◆ **GIVEN PROBLEM**
Restate the whole listing exactly.
start INFORMATION SUPPLIED
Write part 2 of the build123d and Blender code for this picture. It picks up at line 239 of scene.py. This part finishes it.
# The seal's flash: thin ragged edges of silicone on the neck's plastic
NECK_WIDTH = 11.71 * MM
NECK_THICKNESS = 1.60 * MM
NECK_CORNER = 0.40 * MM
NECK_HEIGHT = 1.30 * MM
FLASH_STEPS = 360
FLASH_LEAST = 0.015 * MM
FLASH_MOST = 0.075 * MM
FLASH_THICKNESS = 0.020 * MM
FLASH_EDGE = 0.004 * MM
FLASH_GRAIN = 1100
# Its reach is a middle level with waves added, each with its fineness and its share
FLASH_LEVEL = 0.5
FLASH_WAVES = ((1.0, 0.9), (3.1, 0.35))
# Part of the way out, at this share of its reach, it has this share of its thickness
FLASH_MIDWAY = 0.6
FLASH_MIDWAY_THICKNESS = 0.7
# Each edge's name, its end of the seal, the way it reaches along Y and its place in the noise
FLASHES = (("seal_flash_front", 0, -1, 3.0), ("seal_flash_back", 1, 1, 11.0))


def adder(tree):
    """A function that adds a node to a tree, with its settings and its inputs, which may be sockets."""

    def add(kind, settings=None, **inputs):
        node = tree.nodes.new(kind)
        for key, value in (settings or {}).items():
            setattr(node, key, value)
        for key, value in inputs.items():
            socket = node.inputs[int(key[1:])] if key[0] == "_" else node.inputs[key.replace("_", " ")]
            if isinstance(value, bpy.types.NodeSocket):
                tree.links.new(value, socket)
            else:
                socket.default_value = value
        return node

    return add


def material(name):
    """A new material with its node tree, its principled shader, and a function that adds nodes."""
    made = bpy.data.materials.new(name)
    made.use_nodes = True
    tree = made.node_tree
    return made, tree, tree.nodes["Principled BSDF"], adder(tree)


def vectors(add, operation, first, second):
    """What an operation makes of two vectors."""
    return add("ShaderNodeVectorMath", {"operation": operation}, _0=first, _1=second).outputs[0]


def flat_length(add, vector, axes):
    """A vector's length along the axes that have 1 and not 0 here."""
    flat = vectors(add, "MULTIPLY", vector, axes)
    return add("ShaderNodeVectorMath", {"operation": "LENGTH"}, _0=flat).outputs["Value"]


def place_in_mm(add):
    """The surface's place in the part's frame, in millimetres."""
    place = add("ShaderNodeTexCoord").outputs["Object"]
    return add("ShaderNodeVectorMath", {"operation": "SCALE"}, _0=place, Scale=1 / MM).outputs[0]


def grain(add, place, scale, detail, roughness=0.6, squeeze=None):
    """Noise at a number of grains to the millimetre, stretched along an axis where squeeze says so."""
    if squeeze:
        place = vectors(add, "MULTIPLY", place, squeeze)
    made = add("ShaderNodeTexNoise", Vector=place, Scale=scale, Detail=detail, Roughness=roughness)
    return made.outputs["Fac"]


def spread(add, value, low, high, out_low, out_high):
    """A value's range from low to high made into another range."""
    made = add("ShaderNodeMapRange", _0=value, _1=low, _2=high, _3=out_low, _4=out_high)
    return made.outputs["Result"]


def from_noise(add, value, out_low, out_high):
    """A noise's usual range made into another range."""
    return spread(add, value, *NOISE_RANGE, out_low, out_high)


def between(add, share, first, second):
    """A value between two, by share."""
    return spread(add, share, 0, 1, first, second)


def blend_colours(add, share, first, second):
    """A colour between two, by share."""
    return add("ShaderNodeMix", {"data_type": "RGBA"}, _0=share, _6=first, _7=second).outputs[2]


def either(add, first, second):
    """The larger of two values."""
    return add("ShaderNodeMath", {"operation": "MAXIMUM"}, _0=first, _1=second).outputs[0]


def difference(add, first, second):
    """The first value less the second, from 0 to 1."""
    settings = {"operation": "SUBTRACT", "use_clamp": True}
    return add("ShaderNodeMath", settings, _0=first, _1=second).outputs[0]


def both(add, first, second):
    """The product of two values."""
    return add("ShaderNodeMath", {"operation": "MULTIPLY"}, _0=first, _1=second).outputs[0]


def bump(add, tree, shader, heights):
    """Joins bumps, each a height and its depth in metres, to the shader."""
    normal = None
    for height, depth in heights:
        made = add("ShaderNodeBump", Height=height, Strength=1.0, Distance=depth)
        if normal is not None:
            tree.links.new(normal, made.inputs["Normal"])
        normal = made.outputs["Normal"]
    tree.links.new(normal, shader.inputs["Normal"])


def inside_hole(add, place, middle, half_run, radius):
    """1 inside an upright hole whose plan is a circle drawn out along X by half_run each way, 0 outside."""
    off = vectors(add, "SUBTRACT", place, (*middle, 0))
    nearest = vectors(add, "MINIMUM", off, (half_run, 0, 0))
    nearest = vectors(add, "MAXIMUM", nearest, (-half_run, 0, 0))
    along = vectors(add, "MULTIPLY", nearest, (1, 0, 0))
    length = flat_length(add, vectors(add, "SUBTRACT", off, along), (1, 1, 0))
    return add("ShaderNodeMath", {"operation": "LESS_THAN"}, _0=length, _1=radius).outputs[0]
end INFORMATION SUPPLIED
◆ **ANSWER IN FULL**
Write part 2 of the build123d and Blender code for this picture. It picks up at line 239 of scene.py. This part finishes it.
# The seal's flash: thin ragged edges of silicone on the neck's plastic
NECK_WIDTH = 11.71 * MM
NECK_THICKNESS = 1.60 * MM
NECK_CORNER = 0.40 * MM
NECK_HEIGHT = 1.30 * MM
FLASH_STEPS = 360
FLASH_LEAST = 0.015 * MM
FLASH_MOST = 0.075 * MM
FLASH_THICKNESS = 0.020 * MM
FLASH_EDGE = 0.004 * MM
FLASH_GRAIN = 1100
# Its reach is a middle level with waves added, each with its fineness and its share
FLASH_LEVEL = 0.5
FLASH_WAVES = ((1.0, 0.9), (3.1, 0.35))
# Part of the way out, at this share of its reach, it has this share of its thickness
FLASH_MIDWAY = 0.6
FLASH_MIDWAY_THICKNESS = 0.7
# Each edge's name, its end of the seal, the way it reaches along Y and its place in the noise
FLASHES = (("seal_flash_front", 0, -1, 3.0), ("seal_flash_back", 1, 1, 11.0))


def adder(tree):
    """A function that adds a node to a tree, with its settings and its inputs, which may be sockets."""

    def add(kind, settings=None, **inputs):
        node = tree.nodes.new(kind)
        for key, value in (settings or {}).items():
            setattr(node, key, value)
        for key, value in inputs.items():
            socket = node.inputs[int(key[1:])] if key[0] == "_" else node.inputs[key.replace("_", " ")]
            if isinstance(value, bpy.types.NodeSocket):
                tree.links.new(value, socket)
            else:
                socket.default_value = value
        return node

    return add


def material(name):
    """A new material with its node tree, its principled shader, and a function that adds nodes."""
    made = bpy.data.materials.new(name)
    made.use_nodes = True
    tree = made.node_tree
    return made, tree, tree.nodes["Principled BSDF"], adder(tree)


def vectors(add, operation, first, second):
    """What an operation makes of two vectors."""
    return add("ShaderNodeVectorMath", {"operation": operation}, _0=first, _1=second).outputs[0]


def flat_length(add, vector, axes):
    """A vector's length along the axes that have 1 and not 0 here."""
    flat = vectors(add, "MULTIPLY", vector, axes)
    return add("ShaderNodeVectorMath", {"operation": "LENGTH"}, _0=flat).outputs["Value"]


def place_in_mm(add):
    """The surface's place in the part's frame, in millimetres."""
    place = add("ShaderNodeTexCoord").outputs["Object"]
    return add("ShaderNodeVectorMath", {"operation": "SCALE"}, _0=place, Scale=1 / MM).outputs[0]


def grain(add, place, scale, detail, roughness=0.6, squeeze=None):
    """Noise at a number of grains to the millimetre, stretched along an axis where squeeze says so."""
    if squeeze:
        place = vectors(add, "MULTIPLY", place, squeeze)
    made = add("ShaderNodeTexNoise", Vector=place, Scale=scale, Detail=detail, Roughness=roughness)
    return made.outputs["Fac"]


def spread(add, value, low, high, out_low, out_high):
    """A value's range from low to high made into another range."""
    made = add("ShaderNodeMapRange", _0=value, _1=low, _2=high, _3=out_low, _4=out_high)
    return made.outputs["Result"]


def from_noise(add, value, out_low, out_high):
    """A noise's usual range made into another range."""
    return spread(add, value, *NOISE_RANGE, out_low, out_high)


def between(add, share, first, second):
    """A value between two, by share."""
    return spread(add, share, 0, 1, first, second)


def blend_colours(add, share, first, second):
    """A colour between two, by share."""
    return add("ShaderNodeMix", {"data_type": "RGBA"}, _0=share, _6=first, _7=second).outputs[2]


def either(add, first, second):
    """The larger of two values."""
    return add("ShaderNodeMath", {"operation": "MAXIMUM"}, _0=first, _1=second).outputs[0]


def difference(add, first, second):
    """The first value less the second, from 0 to 1."""
    settings = {"operation": "SUBTRACT", "use_clamp": True}
    return add("ShaderNodeMath", settings, _0=first, _1=second).outputs[0]


def both(add, first, second):
    """The product of two values."""
    return add("ShaderNodeMath", {"operation": "MULTIPLY"}, _0=first, _1=second).outputs[0]


def bump(add, tree, shader, heights):
    """Joins bumps, each a height and its depth in metres, to the shader."""
    normal = None
    for height, depth in heights:
        made = add("ShaderNodeBump", Height=height, Strength=1.0, Distance=depth)
        if normal is not None:
            tree.links.new(normal, made.inputs["Normal"])
        normal = made.outputs["Normal"]
    tree.links.new(normal, shader.inputs["Normal"])


def inside_hole(add, place, middle, half_run, radius):
    """1 inside an upright hole whose plan is a circle drawn out along X by half_run each way, 0 outside."""
    off = vectors(add, "SUBTRACT", place, (*middle, 0))
    nearest = vectors(add, "MINIMUM", off, (half_run, 0, 0))
    nearest = vectors(add, "MAXIMUM", nearest, (-half_run, 0, 0))
    along = vectors(add, "MULTIPLY", nearest, (1, 0, 0))
    length = flat_length(add, vectors(add, "SUBTRACT", off, along), (1, 1, 0))
    return add("ShaderNodeMath", {"operation": "LESS_THAN"}, _0=length, _1=radius).outputs[0]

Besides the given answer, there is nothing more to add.